On croirait rêver. Le premier ministre Harper s'apprête à signer une entente majeure de libre-échange avec l'Union européenne. Et quelle est la réaction au Québec? On craint que cette entente, en ouvrant la porte à plus de fromage européen, menace notre industrie laitière.
La réaction est réductrice, quand on pense à la disproportion entre les problèmes limités que pourrait connaître l'industrie fromagère et le caractère historique de ce traité de libre-échange qui nous ouvrirait davantage les portes d'un marché plus grand que celui des États-Unis. Le Québec n'est pas qu'une grosse ferme laitière.
Un traité de libre-échange consiste à éliminer ou à réduire les barrières qui entravent le commerce. Cela mène à des négociations musclées où chaque partie essaie d'obtenir le maximum de concessions pour ouvrir le marché de son partenaire, tout en tentant de protéger son propre marché.
Il est très clair que le Canada a fait des concessions du côté de l'industrie laitière. Celle-ci est régie par un système de gestion de l'offre, où la production est limitée par des quotas pour maintenir les prix et les revenus agricoles élevés, ce qui ne fonctionne qu'en fermant nos frontières. Il est impossible pour un autre pays de vendre son fromage au Canada, parce qu'il sera frappé d'un tarif moyenâgeux de 256%, à moins que le Canada lui accorde un permis d'importation. Jusqu'ici, l'Europe avait le droit de vendre 13 471 tonnes de fromage. Ce qui était l'un des points de friction des négociations. L'entente permettra 17 700 tonnes de plus.
Avant de déchirer notre chemise collective, pensons aussi aux gagnants, les firmes-conseils, le secteur manufacturier, les ressources naturelles, d'autres secteurs agricoles, comme le boeuf et le porc. Pensons aussi à l'économie dans son ensemble, dont la vitalité dépend beaucoup de notre capacité d'exporter. Pensons à l'importance de diversifier nos marchés pour réduire la dépendance à l'égard des États-Unis. Pensons aussi aux consommateurs qui auront accès à des fromages à meilleur prix. Il faut mettre tout ça dans la balance.
Il faut aussi tenir compte de l'impact réel de cette concession. Ces 17 700 tonnes additionnelles de fromage européen représentent 4,2% d'un marché de 413 670 tonnes, soit 4,2%. Et comme le fromage représente en gros la moitié des débouchés de l'industrie laitière, l'entente n'affectera qu'environ 2% du secteur.

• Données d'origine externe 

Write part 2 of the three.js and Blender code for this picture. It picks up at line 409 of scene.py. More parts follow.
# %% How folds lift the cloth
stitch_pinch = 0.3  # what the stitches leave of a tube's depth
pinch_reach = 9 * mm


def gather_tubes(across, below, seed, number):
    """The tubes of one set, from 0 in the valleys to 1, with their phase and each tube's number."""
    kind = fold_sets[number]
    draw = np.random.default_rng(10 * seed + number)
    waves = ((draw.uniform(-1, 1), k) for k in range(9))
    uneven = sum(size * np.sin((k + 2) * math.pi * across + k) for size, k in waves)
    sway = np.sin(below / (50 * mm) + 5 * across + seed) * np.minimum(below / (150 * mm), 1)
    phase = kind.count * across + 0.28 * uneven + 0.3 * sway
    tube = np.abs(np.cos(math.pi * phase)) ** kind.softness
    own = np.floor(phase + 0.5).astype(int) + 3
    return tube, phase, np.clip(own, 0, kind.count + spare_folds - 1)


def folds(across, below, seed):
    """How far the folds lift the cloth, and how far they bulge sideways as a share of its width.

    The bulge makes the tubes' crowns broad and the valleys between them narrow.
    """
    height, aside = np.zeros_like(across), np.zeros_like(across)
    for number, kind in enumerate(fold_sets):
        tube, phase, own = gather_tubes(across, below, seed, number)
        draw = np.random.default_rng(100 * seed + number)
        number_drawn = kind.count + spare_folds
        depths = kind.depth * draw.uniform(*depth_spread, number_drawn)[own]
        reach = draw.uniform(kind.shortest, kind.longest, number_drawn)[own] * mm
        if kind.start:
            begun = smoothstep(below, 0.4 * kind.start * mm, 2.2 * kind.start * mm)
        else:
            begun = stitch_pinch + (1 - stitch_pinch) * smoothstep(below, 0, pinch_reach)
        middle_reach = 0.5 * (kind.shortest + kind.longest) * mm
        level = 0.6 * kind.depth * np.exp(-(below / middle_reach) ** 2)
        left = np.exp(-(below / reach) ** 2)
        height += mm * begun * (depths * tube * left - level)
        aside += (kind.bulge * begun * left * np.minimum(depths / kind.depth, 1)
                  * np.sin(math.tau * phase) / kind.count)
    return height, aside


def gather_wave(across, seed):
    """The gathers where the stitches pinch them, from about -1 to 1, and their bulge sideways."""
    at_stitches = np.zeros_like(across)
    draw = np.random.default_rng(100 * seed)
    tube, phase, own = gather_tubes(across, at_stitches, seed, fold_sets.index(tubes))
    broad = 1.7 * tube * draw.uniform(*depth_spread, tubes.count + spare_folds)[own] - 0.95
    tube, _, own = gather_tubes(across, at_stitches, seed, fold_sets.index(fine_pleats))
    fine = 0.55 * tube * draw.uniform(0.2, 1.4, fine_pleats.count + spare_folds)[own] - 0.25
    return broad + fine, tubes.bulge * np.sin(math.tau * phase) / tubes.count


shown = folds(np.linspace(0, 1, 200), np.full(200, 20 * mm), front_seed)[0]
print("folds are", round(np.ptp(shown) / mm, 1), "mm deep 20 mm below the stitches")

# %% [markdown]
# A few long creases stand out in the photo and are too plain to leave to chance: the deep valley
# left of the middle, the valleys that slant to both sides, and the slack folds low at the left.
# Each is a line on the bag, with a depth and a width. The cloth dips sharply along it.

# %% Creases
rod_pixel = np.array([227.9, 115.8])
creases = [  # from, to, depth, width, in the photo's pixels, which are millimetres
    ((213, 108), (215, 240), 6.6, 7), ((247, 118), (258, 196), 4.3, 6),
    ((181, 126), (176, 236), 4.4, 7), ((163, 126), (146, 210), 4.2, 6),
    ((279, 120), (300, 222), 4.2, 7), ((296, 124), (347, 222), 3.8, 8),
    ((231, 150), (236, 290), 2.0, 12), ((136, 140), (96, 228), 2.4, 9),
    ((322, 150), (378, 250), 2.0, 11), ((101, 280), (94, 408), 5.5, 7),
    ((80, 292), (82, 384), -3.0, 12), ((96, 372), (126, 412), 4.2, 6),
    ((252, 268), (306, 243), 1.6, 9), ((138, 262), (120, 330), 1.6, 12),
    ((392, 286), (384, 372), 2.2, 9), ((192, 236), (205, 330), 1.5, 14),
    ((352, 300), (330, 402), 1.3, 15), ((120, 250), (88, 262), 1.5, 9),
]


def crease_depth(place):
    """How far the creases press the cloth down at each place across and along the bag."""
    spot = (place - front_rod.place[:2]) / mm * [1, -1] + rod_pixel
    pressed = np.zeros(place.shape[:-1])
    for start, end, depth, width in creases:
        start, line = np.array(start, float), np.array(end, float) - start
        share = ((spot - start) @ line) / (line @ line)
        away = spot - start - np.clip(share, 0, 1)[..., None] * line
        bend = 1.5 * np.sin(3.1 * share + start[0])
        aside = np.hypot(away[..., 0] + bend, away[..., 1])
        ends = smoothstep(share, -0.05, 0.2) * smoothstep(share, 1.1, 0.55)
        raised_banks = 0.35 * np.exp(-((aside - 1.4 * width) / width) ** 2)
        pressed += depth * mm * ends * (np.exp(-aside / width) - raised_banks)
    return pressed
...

Mais le Canada produit surtout du cheddar, du mozzarella et autres fromages à pizza. Le fromage européen menacera plutôt le secteur beaucoup plus restreint des fromages fins. En arrondissant, le Canada produit 70 000 tonnes de fromages fins - dont près de la moitié au Québec. Auquel il faut ajouter les importations actuelles, 20 000 tonnes. Les 17 700 tonnes additionnelles représenteront 20% du marché, ce qui est beaucoup, quoiqu'une partie sera absorbée par la croissance et la transformation de la demande. Au bout du compte, c'est peut-être quelque chose comme 10% de ce petit secteur qui sera affecté, et qui devra apprendre à fabriquer et à vendre du fromage à un prix plus abordable.
Ce débat ne devrait même pas avoir lieu. Mais il faut compter avec la puissance du lobby du lait et son extraordinaire maîtrise du chantage. Et avec le contexte politique. Le ministre québécois responsable du Commerce extérieur, Jean-François Lisée, s'est opposé à cet accroissement des importations européennes. On imagine la belle chicane avec Ottawa que l'on accusera de sacrifier notre fromage, avec ses odeurs identitaires, pour soutenir le boeuf de l'Ouest. [Caractères gras de Vigile]
L'industrie laitière, à cause du système de gestion de l'offre qu'elle défend avec acharnement, est, par définition, vouée à la stagnation, parce qu'elle ne peut pas exporter. Ce serait un non-sens de sacrifier l'avenir de secteurs de croissance pour protéger une industrie qui a choisi une forme de plafonnement.